### [What the task requires]
Exactly reproduce the lines that follow.

[Collection entries]
## begin
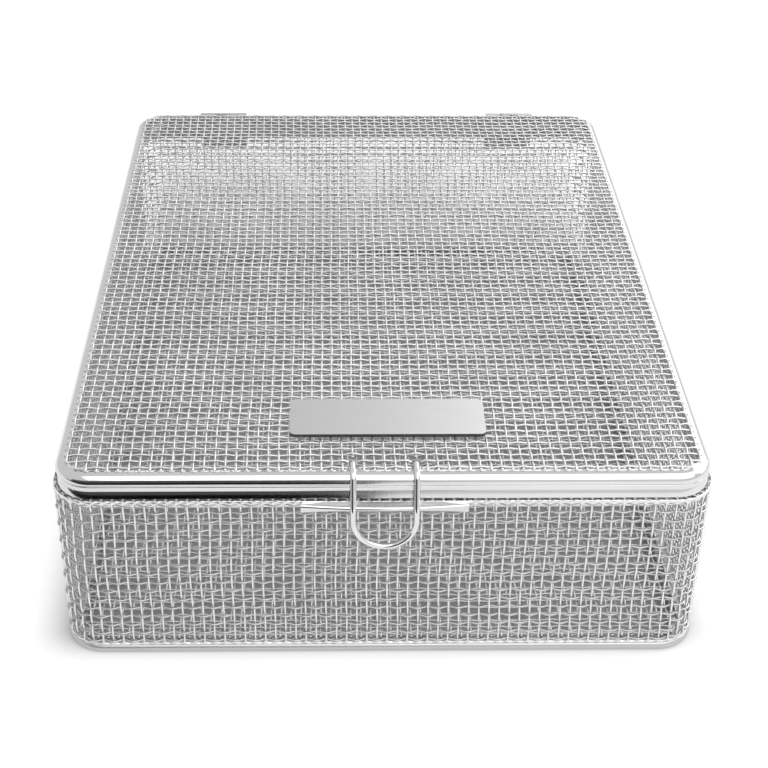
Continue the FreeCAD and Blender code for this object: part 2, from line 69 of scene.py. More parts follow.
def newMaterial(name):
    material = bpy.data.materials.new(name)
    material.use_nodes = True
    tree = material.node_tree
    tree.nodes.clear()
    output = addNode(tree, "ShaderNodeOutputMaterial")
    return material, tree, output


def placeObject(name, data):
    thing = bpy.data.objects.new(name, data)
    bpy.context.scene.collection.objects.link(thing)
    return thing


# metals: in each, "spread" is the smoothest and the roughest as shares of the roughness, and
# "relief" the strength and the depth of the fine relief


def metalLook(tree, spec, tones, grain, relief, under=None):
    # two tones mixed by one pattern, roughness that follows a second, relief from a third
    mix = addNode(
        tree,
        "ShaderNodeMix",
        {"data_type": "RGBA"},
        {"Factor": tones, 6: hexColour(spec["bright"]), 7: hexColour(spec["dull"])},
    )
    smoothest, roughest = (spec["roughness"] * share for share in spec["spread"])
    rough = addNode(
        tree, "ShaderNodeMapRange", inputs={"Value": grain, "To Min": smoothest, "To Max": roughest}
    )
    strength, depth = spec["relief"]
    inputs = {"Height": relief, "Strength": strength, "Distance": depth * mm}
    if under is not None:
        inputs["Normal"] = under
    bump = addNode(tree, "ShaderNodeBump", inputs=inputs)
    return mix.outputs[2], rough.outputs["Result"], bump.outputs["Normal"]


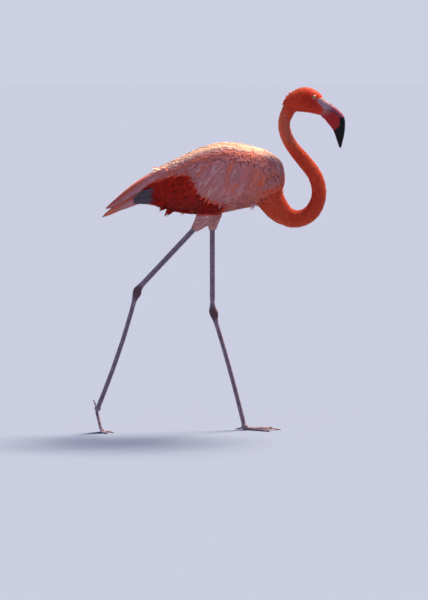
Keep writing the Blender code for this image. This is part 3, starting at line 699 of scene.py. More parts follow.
## end
### [Problem solution]
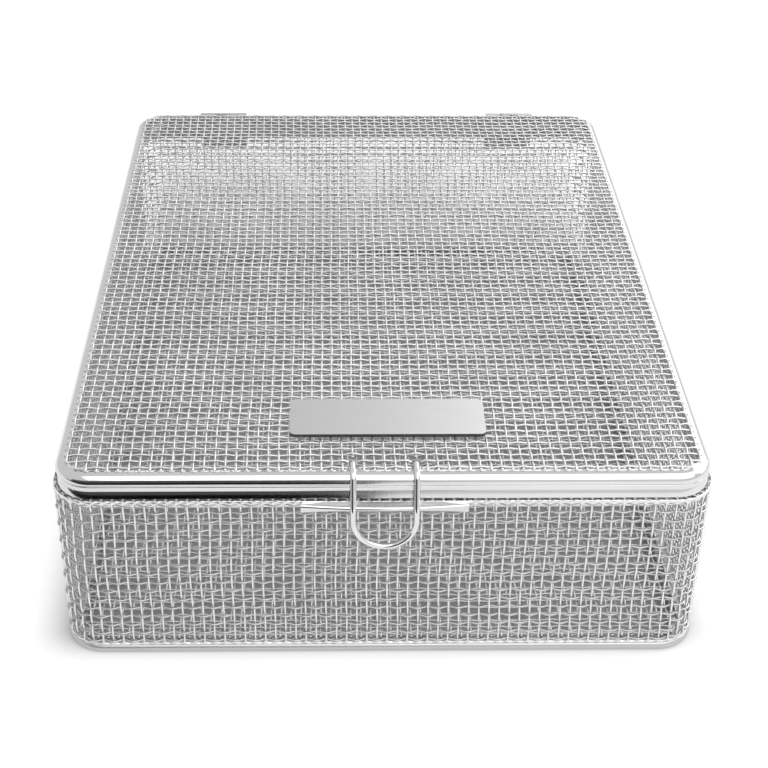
Continue the FreeCAD and Blender code for this object: part 2, from line 69 of scene.py. More parts follow.
def newMaterial(name):
    material = bpy.data.materials.new(name)
    material.use_nodes = True
    tree = material.node_tree
    tree.nodes.clear()
    output = addNode(tree, "ShaderNodeOutputMaterial")
    return material, tree, output


def placeObject(name, data):
    thing = bpy.data.objects.new(name, data)
    bpy.context.scene.collection.objects.link(thing)
    return thing


# metals: in each, "spread" is the smoothest and the roughest as shares of the roughness, and
# "relief" the strength and the depth of the fine relief


def metalLook(tree, spec, tones, grain, relief, under=None):
    # two tones mixed by one pattern, roughness that follows a second, relief from a third
    mix = addNode(
        tree,
        "ShaderNodeMix",
        {"data_type": "RGBA"},
        {"Factor": tones, 6: hexColour(spec["bright"]), 7: hexColour(spec["dull"])},
    )
    smoothest, roughest = (spec["roughness"] * share for share in spec["spread"])
    rough = addNode(
        tree, "ShaderNodeMapRange", inputs={"Value": grain, "To Min": smoothest, "To Max": roughest}
    )
    strength, depth = spec["relief"]
    inputs = {"Height": relief, "Strength": strength, "Distance": depth * mm}
    if under is not None:
        inputs["Normal"] = under
    bump = addNode(tree, "ShaderNodeBump", inputs=inputs)
    return mix.outputs[2], rough.outputs["Result"], bump.outputs["Normal"]


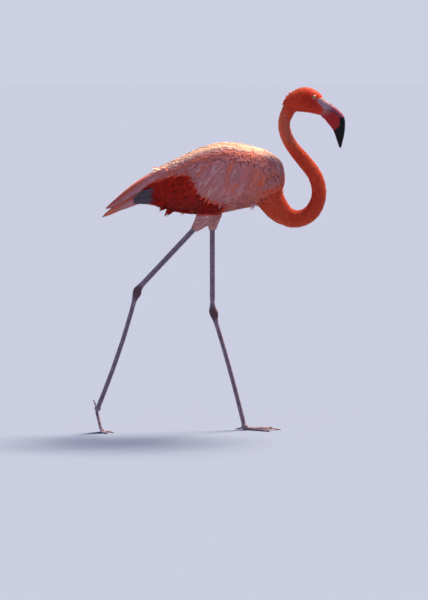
Keep writing the Blender code for this image. This is part 3, starting at line 699 of scene.py. More parts follow.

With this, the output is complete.